Wanting HOSTEL to look and feel authentically European, Roth hired Milan Chadima, a Czech D.P. who had recently shot 2nd unit for Terry Gilliam on THE BROTHERS GRIMM. Says Tarantino, “I urged Roth to hire a European D.P. because they see things differently than Americans. They have a naturally more poetic sensibility.”
Roth and Chadima collaborated with production designer Franco Carbone, who had worked with Roth on CABIN FEVER, to create a fun, bright atmosphere that slowly evolves into a bleak and nightmarish universe where the only color is blood. The team carefully chose a color and texture palate for every scene, deriving their aesthetic from the macabre photographs of Joel Peter Witkin and the dark short films of the London-based Brothers Quay (STREET OF CROCODILES).
In order to enhance the story’s visual authenticity, the production shot entirely on location. During the course of the forty-day shoot, the production moved locations 30 times, from the exotic 16th century village Czesky Krumlov, which doubles as the film’s Slovakian village, to the basement of a closed down mental hospital built in 1915.
Throughout the production process, Roth knew that HOSTEL would be a marked departure from CABIN FEVER. “I didn’t want to make another horror-comedy,” reports the director. “I wanted HOSTEL to be a pure horror film – one that starts out fun, but gets darker and darker and never looks back or winks at the audience.”
If classic 1970s American horror was the inspiration for CABIN FEVER, then Roth credits Asian and South Korean horror filmmaking as the inspiration for HOSTEL. Yet Roth was relatively ignorant of young Asian masters like Hideo Nakata, Park Chan-Wook, and Takashi Miike until he attended world film festivals during the promotion of CABIN FEVER. “I was exposed to a whole new world of Asian cinema I never knew existed. I was stunned,” says the director. “Their horror films are so much more creative, disturbing, and effective than anything I have seen coming out of America. I started watching as many Asian and South Korean films I could get my hands on.”
Roth cites films like Miike’s AUDITION, Park’s SYMPATHY FOR MR. VENGEANCE, and older films like Sluizer’s THE VANISHING and Hardy’s THE WICKER MAN as important touchstones in the development of HOSTEL. Particularly fond of Miike, Roth even wrote a part in HOSTEL for the cult Japanese director, and was honored when Miike flew to Prague from Japan to play the role.

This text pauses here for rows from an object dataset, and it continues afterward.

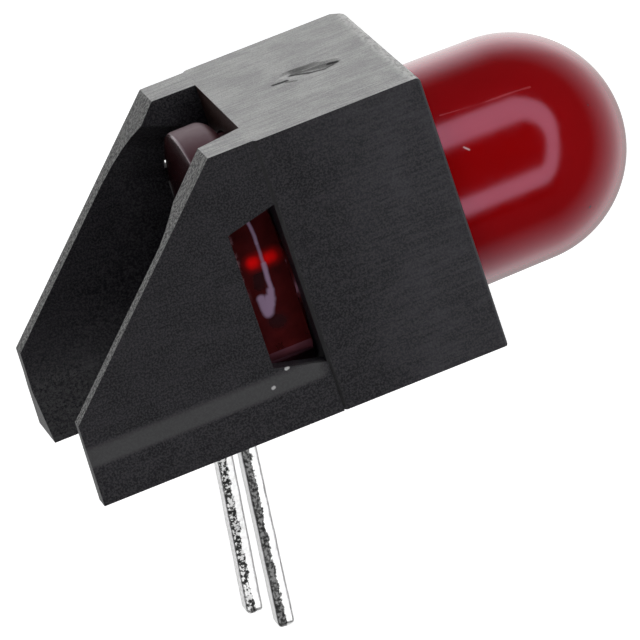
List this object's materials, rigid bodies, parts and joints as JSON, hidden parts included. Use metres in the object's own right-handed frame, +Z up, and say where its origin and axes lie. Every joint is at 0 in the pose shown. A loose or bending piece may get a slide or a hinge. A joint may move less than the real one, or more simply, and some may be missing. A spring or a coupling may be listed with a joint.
{
  "type": "right-angle through-hole led indicator",
  "caption": "Round red LED held in a black right-angle housing that stands on a circuit board, with its leads bent down through the board.",
  "frame": {"origin": "midway between the two leads, where they pass through the board's top face", "axes": "+X along the LED's axis towards its dome, +Y towards the longer lead, +Z up from the board"},
  "size_m": [0.0134, 0.0064, 0.0112],
  "materials": {
    "black_nylon": "moulded, slightly shiny",
    "red_resin": "glossy, tinted and diffused",
    "tinned_metal": "solder dipped, mottled",
    "chip": "sawn crystal",
    "silver_cement": "cured cement",
    "gold_wire": "drawn"
  },
  "bodies": {
    "root": {"housing": "black_nylon", "lens": "red_resin", "anode_lead": "tinned_metal", "cathode_lead": "tinned_metal", "led_chip": "chip", "die_attach": "silver_cement", "bond_wire": "gold_wire"}
  },
  "joints": []
}
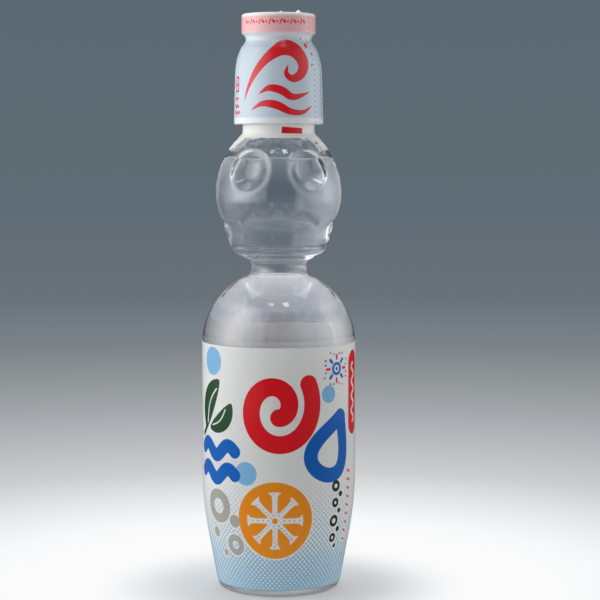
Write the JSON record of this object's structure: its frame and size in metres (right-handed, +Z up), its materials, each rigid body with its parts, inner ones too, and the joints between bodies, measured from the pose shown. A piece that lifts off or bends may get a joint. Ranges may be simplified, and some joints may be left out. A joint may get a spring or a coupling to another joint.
{
  "type": "marble stopper bottle",
  "caption": "Clear plastic soda bottle with a pinched waist, a marble chamber with dimples, a glass marble held against a rubber seal, a plunger opener and shrink films.",
  "frame": {"origin": "centre of the foot ring, on the surface that the bottle stands on", "axes": "+Z up the bottle's axis, -Y out of the front between the two dimples, +X to the right seen from the front"},
  "size_m": [0.057, 0.057, 0.2125],
  "materials": {
    "clear_pet": "clear blown PET, glossy",
    "label_film": "printed shrink sleeve, satin gloss",
    "collar_film": "white shrink film, glossy",
    "tear_film": "pale blue printed shrink film, glossy",
    "cap_plastic": "moulded polyethylene, satin",
    "seal_rubber": "moulded rubber",
    "retainer_plastic": "moulded polyethylene, satin",
    "gasket_rubber": "soft liner, matt",
    "marble_glass": "polished soda-lime glass",
    "carrier_plastic": "moulded polyethylene, satin",
    "plunger_plastic": "moulded polyethylene, satin"
  },
  "bodies": {
    "root": {"bottle": "clear_pet", "body_label": "label_film", "neck_film": "collar_film", "mouth_cap": "cap_plastic", "seal_ring": "seal_rubber", "seal_retainer": "retainer_plastic", "neck_gasket": "gasket_rubber"},
    "opener": {"cap_film": "tear_film", "carrier_ring": "carrier_plastic"},
    "plunger": {"plunger": "plunger_plastic"},
    "marble": {"marble": "marble_glass"}
  },
  "joints": [
    {"name": "opener_lift", "type": "slide", "parent": "root", "child": "opener", "axis": [0, 0, 1], "range_m": [0, 0.06]},
    {"name": "plunger_push", "type": "slide", "parent": "opener", "child": "plunger", "axis": [0, 0, -1], "range_m": [0, 0.0039]},
    {"name": "marble_drop", "type": "slide", "parent": "root", "child": "marble", "axis": [0, 0, -1], "range_m": [0, 0.071]}
  ],
  "couplings": [
    {"joint": "plunger_push", "follows": "marble_drop", "ratio": 0.0549}
  ]
}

Relentlessly graphic and deeply disturbing, HOSTEL should confirm Roth as an exciting director poised at the cutting edge of modern horror filmmaking. Like his Asian counterparts, he deliberately stretches genre boundaries in an effort to locate authentic, raw terror. “Directors like Miike and Park have been pushing the envelope of cinema for years,” says Roth. “And that’s always been my goal from the beginning. I think HOSTEL will surprise even hard core genre fans.”